◆ REQUIRED WORK:
Report the count of lines containing the word "Blender" in the entries below, and nothing more.

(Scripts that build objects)
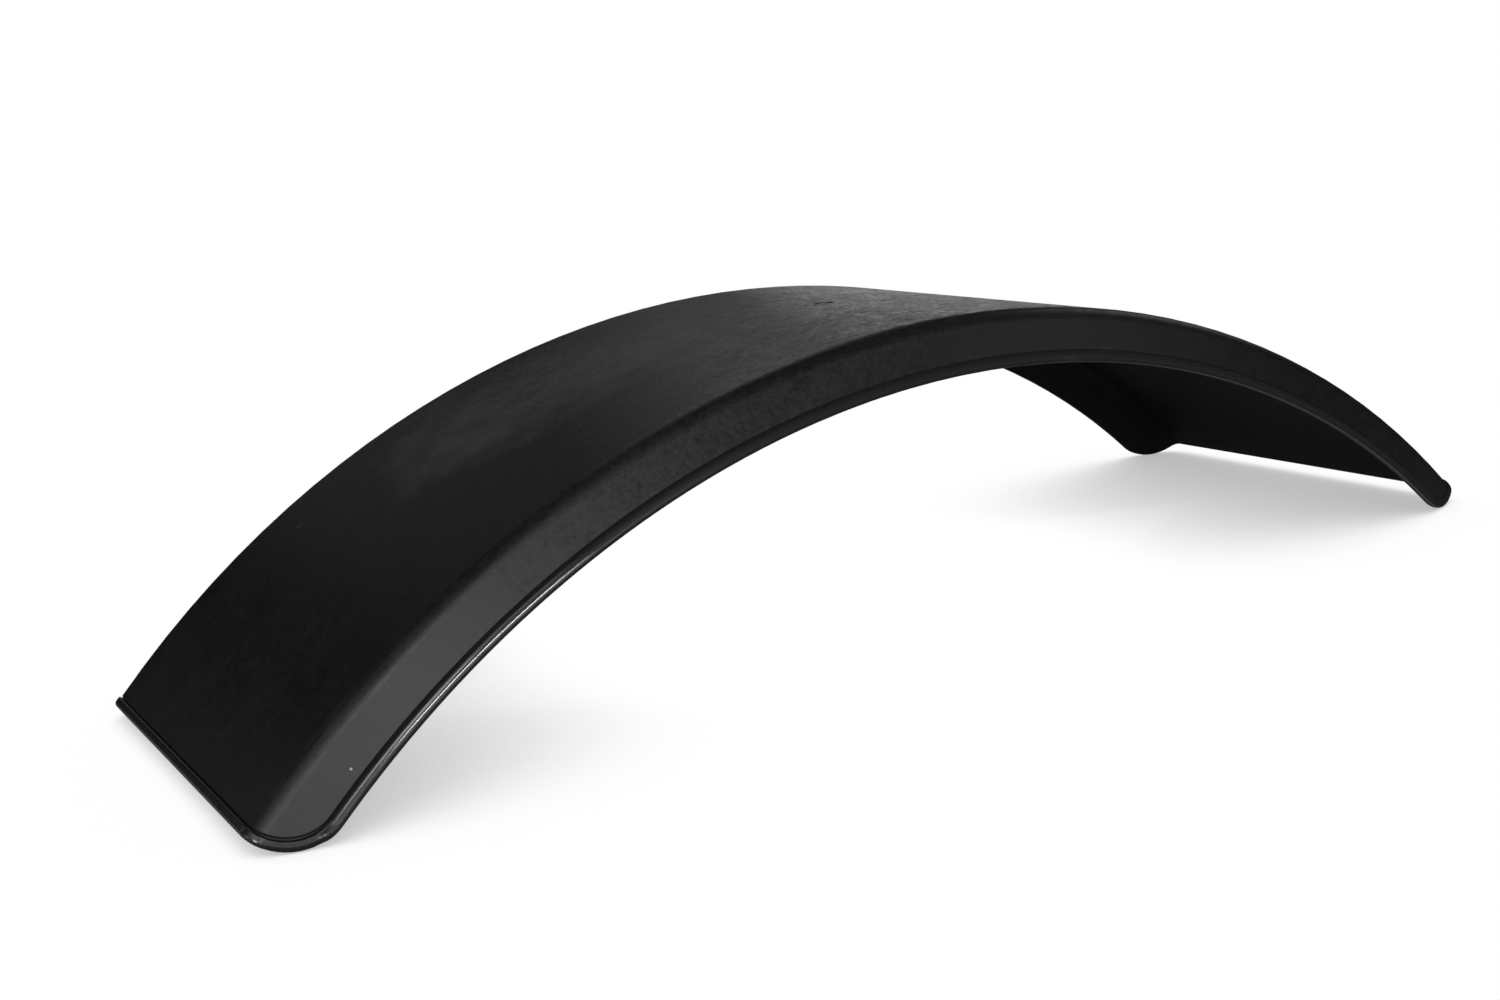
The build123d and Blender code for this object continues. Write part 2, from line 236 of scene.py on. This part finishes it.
    # roughness: the skin's, its cloudiness and streaks round that, and the bead's
    rough = n.math("MULTIPLY_ADD", n.math("SUBTRACT", cloud, 0.5), 0.16, SKIN_ROUGH)
    rough = n.math("MULTIPLY_ADD", n.math("SUBTRACT", patch, 0.5), 0.08, rough)
    rough = n.math("MULTIPLY_ADD", streak, 0.22, rough)
    rough = n.math("MULTIPLY_ADD", n.math("SUBTRACT", grain, 0.5), 0.05, rough)
    rough = n.math("MULTIPLY_ADD", n.math("SUBTRACT", pebble, 0.5), 0.36, rough)
    rough = n.math("MULTIPLY_ADD", n.math("SUBTRACT", mottle, 0.5), 0.22, rough)
    rough = n.math("ADD", n.math("MULTIPLY", rough, n.math("SUBTRACT", 1.0, bead)),
                   n.math("MULTIPLY", bead, n.math("MULTIPLY_ADD", n.math("SUBTRACT", cloud, 0.5), 0.06, n.math("MULTIPLY_ADD", turn_in, -0.07, n.math("MULTIPLY_ADD", dull_and_painted_shade, 0.40, BEAD_ROUGH)))))
    rough = n.math("MULTIPLY_ADD", scuff, 0.12, rough)
    rough = n.math("MULTIPLY_ADD", channel_painted_shade, 0.6, rough)
    rough = n.math("MULTIPLY_ADD", scratch, 0.25, rough, clamp=True)
    n.feed(bsdf.inputs["Roughness"], rough)
    # the bead is rubbed to a gloss towards the left end
    gloss = n.math("MULTIPLY_ADD", n.math("SUBTRACT", patch, 0.5), 0.1, n.ramp(along, -0.315, -0.262, 1.0, -0.05), clamp=True)
    n.feed(bsdf.inputs["Coat Weight"], n.math("MULTIPLY", n.math("MULTIPLY", bead, gloss), n.math("SUBTRACT", 1.0, turn_in)))

    # the film shines as an evenly round front does, not as the mesh's flat facets
    beyond = n.math("SUBTRACT", n.math("ABSOLUTE", y), HALF_W)
    down = n.math("SUBTRACT", n.math("MULTIPLY", beyond, math.sin(FLARE)), n.math("MULTIPLY", off_top, math.cos(FLARE)))
    ds = n.math("SUBTRACT", down, CREST)
    do = n.math("ADD", off_apron, FRONT_R - CREST_OFF)
    across = n.math("ADD", n.math("MULTIPLY", ds, math.sin(FLARE)), n.math("MULTIPLY", do, math.cos(FLARE)))
    across = n.math("MULTIPLY", across, n.math("SIGN", y))
    outward = n.math("SUBTRACT", n.math("MULTIPLY", do, math.sin(FLARE)), n.math("MULTIPLY", ds, math.cos(FLARE)))
    front = n.add("ShaderNodeCombineXYZ")
    n.feed(front.inputs[0], n.math("MULTIPLY", outward, n.math("SINE", angle)))
    n.feed(front.inputs[1], across)
    n.feed(front.inputs[2], n.math("MULTIPLY", outward, n.math("COSINE", angle)))
    to_world = n.add("ShaderNodeVectorTransform", vector_type="NORMAL", convert_from="OBJECT", convert_to="WORLD")
    n.feed(to_world.inputs[0], front.outputs[0])
    unit = n.add("ShaderNodeVectorMath", operation="NORMALIZE")
    n.feed(unit.inputs[0], to_world.outputs[0])
    blend = n.add("ShaderNodeMix", data_type="VECTOR")
    n.feed(blend.inputs[0], n.ramp(down, 0.0275, 0.0285, 0.0, 1.0))
    n.feed(blend.inputs[4], n.add("ShaderNodeNewGeometry").outputs["Normal"])
    n.feed(blend.inputs[5], unit.outputs[0])
    n.feed(bsdf.inputs["Coat Normal"], blend.outputs[1])

    # colour: black, a little uneven, paler in scuffs, dust and the scratch, with painted shade in the channel and on
    # the dull bead and a painted highlight on the bead's lower edge
    shade = n.math("MULTIPLY_ADD", n.math("SUBTRACT", cloud, 0.5), 0.35 * BLACK, BLACK)
    shade = n.math("MULTIPLY_ADD", n.math("SUBTRACT", patch, 0.5), 0.30 * BLACK, shade)
    shade = n.math("MULTIPLY_ADD", n.math("SUBTRACT", pebble, 0.5), 1.0 * BLACK, shade)
    shade = n.math("MULTIPLY_ADD", n.math("SUBTRACT", mottle, 0.5), 0.8 * BLACK, shade)
    shade = n.math("MULTIPLY_ADD", streak, 0.6 * BLACK, shade)
    shade = n.math("ADD", shade, bloom)
    # painted shade: the colour in the channel is darkened almost to black
    shade = n.math("MULTIPLY", shade, n.math("MULTIPLY_ADD", channel_painted_shade, -0.95, 1.0))
    # painted shade: the colour of the dull part of the bead is darkened
    shade = n.math("MULTIPLY", shade, n.math("MULTIPLY_ADD", dull_and_painted_shade, -0.7, 1.0))
    # painted highlight along the bead's lower edge
    shade = n.math("MULTIPLY_ADD", painted_edge_highlight, 0.080, shade)
    shade = n.math("MULTIPLY_ADD", scuff, 0.010, shade)
    shade = n.math("MULTIPLY_ADD", dust, 0.010, shade)
    shade = n.math("MULTIPLY_ADD", scratch, 0.10, shade)
    shade = n.math("MULTIPLY_ADD", speck, 0.30, shade)
    tone = n.add("ShaderNodeCombineColor")
    n.feed(tone.inputs[0], shade)
    n.feed(tone.inputs[1], shade)
    n.feed(tone.inputs[2], n.math("MULTIPLY", shade, 1.03))
    n.feed(bsdf.inputs["Base Color"], tone.outputs[0])

    # relief: grain, slow unevenness of the moulding, and the flow streaks
    height = n.math("MULTIPLY", grain, n.math("MULTIPLY_ADD", bead, -0.000004, 0.000006))
    height = n.math("MULTIPLY_ADD", pebble, 0.00004, height)
    height = n.math("MULTIPLY_ADD", mottle, 0.00005, height)
    height = n.math("MULTIPLY_ADD", cloud, 0.00002, height)
    height = n.math("MULTIPLY_ADD", patch, 0.00008, height)
    height = n.math("MULTIPLY_ADD", streak, 0.00006, height)
    height = n.math("MULTIPLY_ADD", scuff, -0.000006, height)
    height = n.math("MULTIPLY", height, n.math("MULTIPLY_ADD", bead, -0.85, 1.0))
    bump = n.add("ShaderNodeBump")
    bump.inputs["Strength"].default_value = 1.0
    bump.inputs["Distance"].default_value = 1.0
    n.feed(bump.inputs["Height"], height)
    n.feed(bsdf.inputs["Normal"], bump.outputs[0])
    return mat


plastic = moulded_plastic()
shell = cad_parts["mudguard_shell"]
shell.data.materials[0] = plastic

# ---------------------------------------------------------------- stage
# a round pale floor with no visible edge: the camera sees it evenly lit, with a painted soft
# shadow, taken from ambient occlusion, where the guard stands on it; what the object sees of it is darker,
# as in a studio with a lit backdrop, and it isn't shown from below, where the
# inner side of the arch is looked at
floor_mesh = bpy.data.meshes.new("floor")
ring = [(30 * math.cos(math.tau * i / 128), 30 * math.sin(math.tau * i / 128), 0.0) for i in range(128)]
floor_mesh.from_pydata(ring, [], [tuple(range(128))])
floor = bpy.data.objects.new("floor", floor_mesh)
scene.collection.objects.link(floor)
floor_mat = bpy.data.materials.new("pale_floor")
floor_mat.use_nodes = True
n = Nodes(floor_mat.node_tree)
out = n.add("ShaderNodeOutputMaterial")
paint = n.add("ShaderNodeBsdfDiffuse")
paint.inputs["Color"].default_value = (0.35, 0.35, 0.35, 1.0)
covered = n.add("ShaderNodeAmbientOcclusion")
covered.samples = 12
covered.inputs["Distance"].default_value = 0.16
glow = n.add("ShaderNodeEmission")
glow.inputs["Color"].default_value = (1.0, 1.0, 1.0, 1.0)
# painted shadow: the floor's glow is dimmed where ambient occlusion finds the guard close by
n.feed(glow.inputs["Strength"], n.ramp(covered.outputs["AO"], 0.0, 0.95, 0.45, 1.0))
rays = n.add("ShaderNodeLightPath")
seen = n.add("ShaderNodeMixShader")
n.tree.links.new(rays.outputs["Is Camera Ray"], seen.inputs[0])
n.tree.links.new(paint.outputs[0], seen.inputs[1])
n.tree.links.new(glow.outputs[0], seen.inputs[2])
clear = n.add("ShaderNodeBsdfTransparent")
facing = n.add("ShaderNodeNewGeometry")
sheet = n.add("ShaderNodeMixShader")
n.tree.links.new(facing.outputs["Backfacing"], sheet.inputs[0])
n.tree.links.new(seen.outputs[0], sheet.inputs[1])
n.tree.links.new(clear.outputs[0], sheet.inputs[2])
n.tree.links.new(sheet.outputs[0], out.inputs["Surface"])
floor_mesh.materials.append(floor_mat)

# ---------------------------------------------------------------- light
world = bpy.data.worlds.new("studio")
scene.world = world
world.use_nodes = True
n = Nodes(world.node_tree)
out = n.add("ShaderNodeOutputWorld")
sky = n.add("ShaderNodeBackground")
sky.inputs["Color"].default_value = (1.0, 1.0, 1.0, 1.0)
rays = n.add("ShaderNodeLightPath")
n.feed(sky.inputs["Strength"], rays.outputs["Is Camera Ray"])
n.tree.links.new(sky.outputs[0], out.inputs["Surface"])

# softboxes: azimuth, elevation (azimuth 0 is the near side, 270 the left end),
# distance, width and height in metres, watts; the first is a strip
SOFTBOXES = (
    (0, 8, 3.0, 1.3, 0.26, 33.1),
    (20, 8, 3.0, 1.0, 1.0, 1.0),
    (40, 8, 3.0, 1.0, 1.0, 1.0),
    (260, 8, 3.0, 1.0, 1.0, 2.8),
    (300, 8, 3.0, 1.0, 1.0, 13.2),
    (320, 8, 3.0, 1.0, 1.0, 3.2),
    (300, 14, 3.0, 1.0, 1.0, 12.8),
    (290, 27, 3.0, 1.0, 1.0, 1.6),
    (330, 27, 3.0, 1.0, 1.0, 12.2),
    (50, 27, 3.0, 1.0, 1.0, 1.5),
    (270, 42, 3.0, 1.35, 1.35, 1.8),
    (330, 42, 3.0, 1.35, 1.35, 5.7),
    (140, 8, 3.0, 1.0, 1.0, 2.6),
    (180, 14, 3.0, 1.0, 1.0, 0.5),
    (220, 14, 3.0, 1.0, 1.0, 0.5),
    (110, 27, 3.0, 1.0, 1.0, 2.5),
    (150, 27, 3.0, 1.0, 1.0, 1.0),
    (160, 42, 3.0, 1.35, 1.35, 2.7),
)
aim = Vector((0.0, 0.0, 0.1))
for i, (azimuth, elevation, distance, width, height, watts) in enumerate(SOFTBOXES):
    a, e = math.radians(azimuth), math.radians(elevation)
    lamp = bpy.data.lights.new(f"softbox_{i}", "AREA")
    lamp.shape = "ELLIPSE" if width == height else "RECTANGLE"
    lamp.size, lamp.size_y = width, height
    lamp.energy = watts
    box = bpy.data.objects.new(f"softbox_{i}", lamp)
    box.location = aim + distance * Vector((math.sin(a) * math.cos(e), -math.cos(a) * math.cos(e), math.sin(e)))
    box.rotation_mode = "QUATERNION"
    box.rotation_quaternion = (aim - box.location).to_track_quat("-Z", "Y")
    scene.collection.objects.link(box)

# light that comes up under the arch, as from a lit floor
lamp = bpy.data.lights.new("under_arch", "AREA")
lamp.shape = "RECTANGLE"
lamp.size, lamp.size_y = 0.60, 0.16
lamp.energy = 0.05
box = bpy.data.objects.new("under_arch", lamp)
box.location = (0.0, -0.03, 0.004)
box.rotation_euler = (math.pi, 0.0, 0.0)
box.visible_camera = False
scene.collection.objects.link(box)
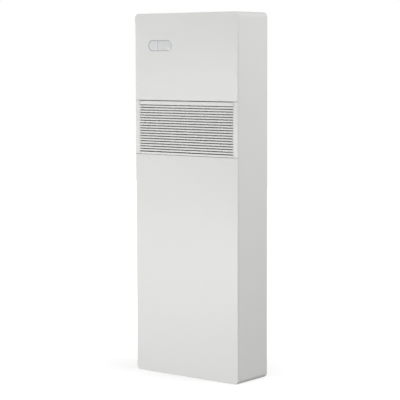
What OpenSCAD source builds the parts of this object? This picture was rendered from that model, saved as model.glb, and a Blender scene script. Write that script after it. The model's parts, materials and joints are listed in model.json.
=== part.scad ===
// Tall wall-side air conditioner with both of its air circuits in one housing.
// Millimetres. X runs to the right seen from the front, Y towards the wall, Z up.
// The origin is the middle of the footprint, on the floor.

/* [Casing] */
// Width of the casing
body_w = 500; // [499:1:540]
// Height of the casing
body_h = 1398; // [1390:1:1440]
// Depth from the wall to the front
body_d = 185; // [184:1:200]
// Radius of the four corners seen from the front
corner_r = 18; // [17:0.5:20]
// Thickness of the casing sheet
sheet_t = 1.2; // [0.8:0.1:1.5]
// Thickness of the rear panel
rear_t = 1.5; // [1:0.1:2]
// Width of the lips that are folded in at the front and the back
lip_w = 14; // [12:0.5:15]
// Radius of the inner corners of those lips
lip_corner_r = 3; // [1:0.5:5]

/* [Front panels] */
// Thickness of the panel sheet
panel_t = 1.5; // [1:0.1:2]
// Depth of the folded side edges
flange_d = 5; // [4.5:0.1:7]
// Outer radius of the side folds
bend_r = 4; // [2.5:0.1:4.4]
// Gap between the folded edges and the casing
seam_gap = 0.8; // [0.4:0.1:1.5]
// Gap between one front piece and the next
joint_gap = 1.2; // [0.6:0.1:2]
// Height at which the folded edges start
flange_low = 31; // [22:1:40]
// Distance from the top at which the folded edges end
flange_drop = 35; // [22:1:45]
// Width of a panel clip
clip_w = 8; // [6:0.5:8.5]
// Height of a panel clip
clip_h = 18; // [10:1:30]
// Thickness of the clip's spring strip
clip_t = 0.8; // [0.5:0.1:1.2]

/* [Outlet grille] */
// Height of the lower panel
lower_panel_h = 855; // [852:1:862]
// Height of the grille opening's frame
grille_h = 208; // [204:1:214]
// Width of the plain strip at each side
strip_w = 21; // [18:0.5:24]
// Play between the insert and its frame
insert_gap = 0.5; // [0.3:0.1:1]
// Gap over the insert
insert_top_gap = 2; // [1:0.1:3]
// Height of the plain band at the top of the insert
band_h = 14.5; // [10:0.5:20]
// Height of the plain bar at the bottom of the insert
foot_h = 8.6; // [6:0.2:12]
// Thickness of the insert's walls
insert_t = 2.5; // [2:0.1:3.5]
// Number of slats
slat_count = 18; // [12:1:20]
// Height of the slots between the slats
slot_h = 3.3; // [2.5:0.1:4]
// Depth of a slat
slat_d = 13; // [10:0.5:13.5]
// Radius of a slat's front edges
slat_round = 1.2; // [0.6:0.1:1.6]
// Thickness of a slat's rear edge
slat_tail = 1.8; // [1.2:0.1:2.5]
// How much higher a slat's rear edge lies than its front
slat_rise = 4.2; // [2:0.2:5]
// Number of ribs behind the slats
rib_count = 5; // [3:1:9]
// Thickness of a rib
rib_t = 1.8; // [1.2:0.1:3]
// Thickness of the frame's rear ring
ring_t = 2; // [1.5:0.1:2.6]
// Width of the frame's rear ring
ring_w = 6; // [4:0.5:7]

/* [Display] */
// Width of the display window
pill_w = 115; // [100:1:130]
// Height of the display window
pill_h = 40; // [34:1:46]
// Distance of the window's middle from the casing's middle
pill_x = 124; // [90:1:150]
// Distance of the window's middle from the top
pill_drop = 123.5; // [110:0.5:150]
// Width of the bezel's visible rim
bezel_w = 1.6; // [1:0.1:3]
// Depth of the bezel
bezel_d = 8; // [6:0.5:12]
// Width of the flange behind the panel
bezel_flange = 3; // [2:0.5:5]
// Depth at which the lens and the key lie
lens_set = 0.5; // [0.2:0.1:1]
// Thickness of the lens and the key
lens_t = 2; // [1.5:0.1:3]
// Width of the touch key
key_w = 44; // [38:0.5:50]
// Gap between the key and the lens
key_gap = 1; // [0.5:0.1:2]
// Thickness of the display's circuit board
board_t = 1.6; // [1:0.1:2]

/* [Intake grille and filter] */
// Distance of the opening from the casing's sides
intake_side = 38; // [35:0.5:40]
// Distance of the opening from the front
intake_front = 18; // [16:0.5:24]
// Distance of the opening from the wall
intake_rear = 8; // [7.5:0.5:10]
// Thickness of the intake grille's frame
intake_t = 3; // [2:0.1:4]
// Width of the grille's outer frame
intake_rim = 6; // [5:0.5:8]
// Width of the flange under the casing's top
intake_flange = 4; // [3:0.5:4.5]
// Number of bars in the intake grille
bar_count = 14; // [8:1:16]
// Thickness of a bar
bar_t = 3.4; // [2:0.1:4]
// Depth of a bar
bar_h = 7; // [4:0.5:8]
// Number of ribs under the bars
intake_rib_count = 4; // [2:1:6]
// Width of the slot that the filter passes
filter_slot = 10.5; // [9.5:0.1:12]
// Distance of the filter's edges from the end plates' inner faces
filter_inset = 3.8; // [3.4:0.1:6]
// Thickness of the filter frame
filter_t = 4; // [3:0.1:4.5]
// Width of the filter frame's border
filter_border = 9; // [7:0.5:12]
// Width of the filter frame's bars
filter_bar = 2.4; // [1.5:0.1:4]
// Thickness of the filter mesh
mesh_t = 0.6; // [0.4:0.1:1]
// Width of the pull tab
tab_w = 46; // [30:1:70]
// Length by which the tab stands over the frame
tab_h = 9; // [6:0.5:12]

/* [Evaporator] */
// Thickness of the evaporator's end plates
end_plate_t = 1.6; // [1.2:0.1:2]
// Thickness of both coils
coil_t = 25; // [22:0.5:26]
// Number of tube rows in the evaporator, an even number
evap_rows = 10; // [8:2:10]
// Distance of the filter's foot from the front
filter_front = 28.6; // [28:0.2:30]
// Height of the filter's foot over the grille frame
filter_lift = 57.2; // [56:0.2:60]
// Distance of the filter slot from the wall
slot_rear = 22.2; // [21.6:0.2:24]
// How much shorter the evaporator is than the way of the filter
evap_short = 56.1; // [54:0.5:62]
// Tube radius in the coils
tube_r = 4; // [3:0.1:5]
// Straight stub between an end plate and a bend
stub_l = 2; // [1:0.5:3]
// Distance from one groove between the fins to the next
fin_pitch = 8; // [7:0.5:12]
// Width of a groove between the fins
fin_gap = 2.6; // [1.5:0.1:4]
// Depth of a groove between the fins
fin_depth = 3; // [1:0.5:5]
// Distance of the filter's middle from the evaporator's middle
filter_off = 21; // [20:0.5:22]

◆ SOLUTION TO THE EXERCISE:
2